* **To be done**: Copy out all lines of the records in which the word "part" appears.

[Modeling code records]
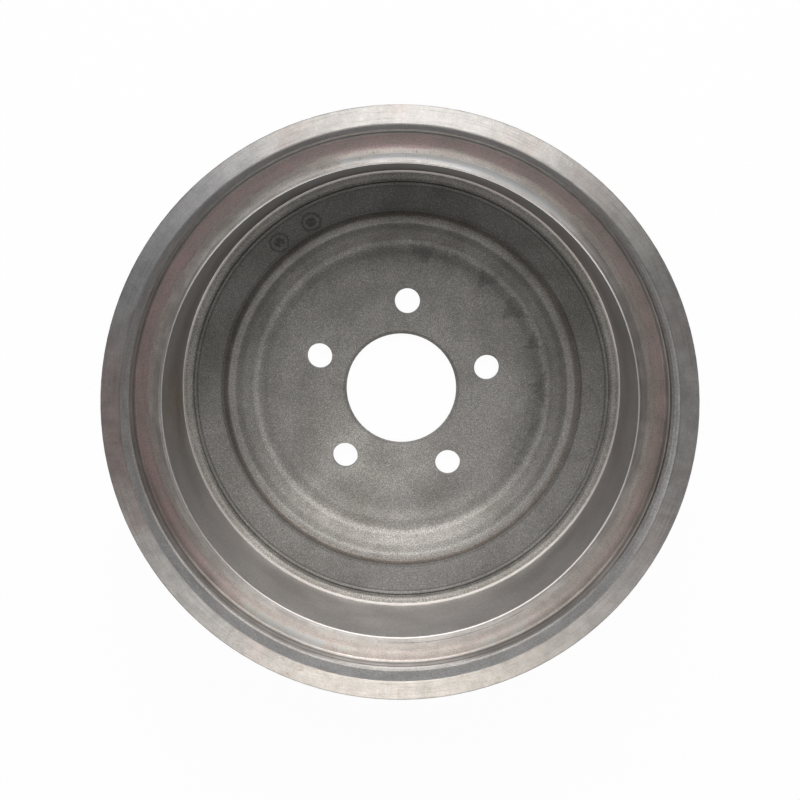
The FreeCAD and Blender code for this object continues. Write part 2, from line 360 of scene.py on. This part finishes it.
def ink_marks(g):
    """Faint plain round ink spots on the floor, left of the top."""
    total = 0.0
    for bearing, radius in INK_SPOTS:
        turn = math.radians(bearing) - PHOTO_TURN
        centre = (radius * math.sin(turn), radius * math.cos(turn), FLOOR_HEIGHT)
        uneven = g.math("MULTIPLY", g.math("SUBTRACT", g.noise(g.place, 0.35, 2.0), 0.5), 2.6)
        distance = g.math("ADD", g.length(g.vector("SUBTRACT", g.place, centre)), uneven)
        ring = g.band(distance, 5.3, 6.6, 0.5)
        spot = g.step(distance, 4.0, 2.6)
        total = g.math("MAXIMUM", total, g.math("MAXIMUM", ring, spot))
    worn = g.step(g.noise(g.place, 0.6, 2.0, 0.6), 0.30, 0.50)
    return g.times(total, worn, g.upward)


def cast_iron():
    """Sand-cast skin: sandpaper grain, blotched, warm grey."""
    g = Graph("cast_skin")
    grain = g.noise(g.place, 1.5, 3.0, 0.7)
    sand, chance = g.cells(g.place, 1.2)
    blotch = g.noise(g.place, 0.026, 4.0, 0.62)
    colour = g.mix(g.step(blotch, 0.34, 0.66), rgb(128, 125, 120), rgb(147, 144, 140))
    colour = g.toned(colour, g.step(grain, 0.56, 0.38), 0.56)
    colour = g.toned(colour, g.step(grain, 0.54, 0.68), 1.50)
    colour = g.toned(colour, g.step(chance, 0.85, 0.95), 1.18)
    colour = cast_light_and_shade(g, colour)
    colour = g.toned(colour, drip_stains(g), 0.71)
    # Painted shade: a darker band at the foot of the bowl, on the upper right
    painted_shade_band = g.times(g.band(g.radius, 84.0, 93.5, 3.0), g.sector(58, 50, 16), g.upward)
    colour = g.toned(colour, painted_shade_band, 0.93)
    colour = g.mix(g.times(ink_marks(g), 0.66), colour, rgb(42, 44, 52))
    height = g.math("ADD", g.math("MULTIPLY", grain, 0.7), g.math("MULTIPLY", sand, 0.3))
    normal = g.bump(height, 0.17)
    roughness = g.math("ADD", 0.50, g.math("MULTIPLY", grain, 0.22))
    return g.finish(colour, roughness, normal, 0.35)


def rim_iron():
    """Faced rim: long bright lathe streaks and heat tints, and sectors toned to the photograph as painted
    highlight and shade.
    """
    g = Graph("turned_rim")
    streaks = g.lathe_lines(0.9, 5.0)
    fine = g.lathe_lines(0.28, 14.0, 2.0)
    smear = g.noise(g.place, 0.09, 4.0, 0.65)
    grit = g.noise(g.place, 1.3, 2.0, 0.6)
    round_marks = g.joined(g.math("MULTIPLY", g.angle, 60.0), g.math("MULTIPLY", g.radius, 0.05), 0.0)
    chatter = g.noise(round_marks, 1.0, 2.0)
    colour = g.mix(g.step(smear, 0.32, 0.68), rgb(190, 186, 182), rgb(210, 206, 202))
    colour = g.toned(colour, g.step(streaks, 0.50, 0.34), 0.86)
    colour = g.toned(colour, g.step(fine, 0.48, 0.32), 0.88)
    colour = g.toned(colour, g.step(grit, 0.52, 0.38), 0.90)
    colour = g.toned(colour, g.step(grit, 0.54, 0.66), 1.05)
    heat = g.step(g.noise(g.place, 0.035, 3.0, 0.6), 0.50, 0.66)
    colour = g.tinted(colour, heat, (1.0, 0.955, 0.95))
    colour = g.toned(colour, g.step(chatter, 0.58, 0.70), 0.94)
    colour = g.tinted(colour, g.sector(268, 16, 12), (0.90, 0.80, 0.80))
    colour = g.tinted(colour, g.sector(306, 22, 14), (0.93, 0.97, 1.03))
    colour = g.tinted(colour, g.sector(88, 26, 16), (0.98, 0.99, 1.01))
    colour = g.tinted(colour, g.sector(176, 34, 16), (1.04, 1.01, 0.97))
    smudge = g.times(g.step(g.noise(g.place, 0.2, 3.0, 0.7), 0.56, 0.70), g.sector(186, 34, 14))
    colour = g.tinted(colour, smudge, (0.84, 0.80, 0.74))
    # Painted highlight and shade: sectors that widen and narrow the bright gleam at top and bottom and
    # darken the sides
    colour = g.round_tones(colour, 1.0, [
        (0, 12, 10, 0.88),
        (26, 10, 9, 1.16),
        (57, 17, 12, 0.74),
        (208, 14, 12, 1.18),
        (238, 16, 10, 1.18),
        (305, 18, 12, 0.74),
        (334, 9, 9, 1.02),
    ])
    colour = g.toned(colour, g.step(g.radius, 170.2, 170.7), 0.70)
    normal = g.bump(g.math("ADD", g.math("MULTIPLY", streaks, 0.6), g.math("MULTIPLY", fine, 0.4)), 0.015)
    roughness = g.math("ADD", 0.50, g.math("MULTIPLY", smear, 0.10))
    return g.finish(colour, roughness, normal, 1.0, 0.87, g.across_grooves())


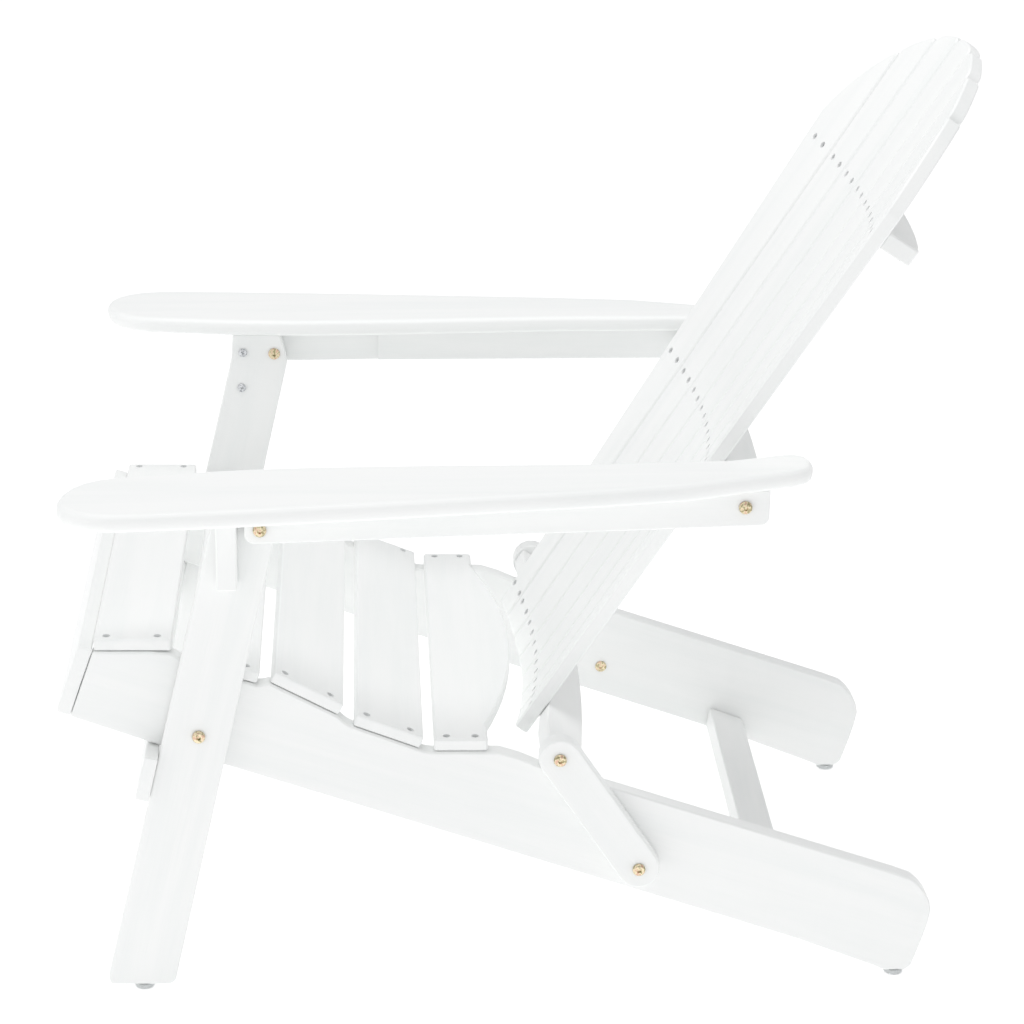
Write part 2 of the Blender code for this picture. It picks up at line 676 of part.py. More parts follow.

* **Solution for this task**:
The FreeCAD and Blender code for this object continues. Write part 2, from line 360 of scene.py on. This part finishes it.
Write part 2 of the Blender code for this picture. It picks up at line 676 of part.py. More parts follow.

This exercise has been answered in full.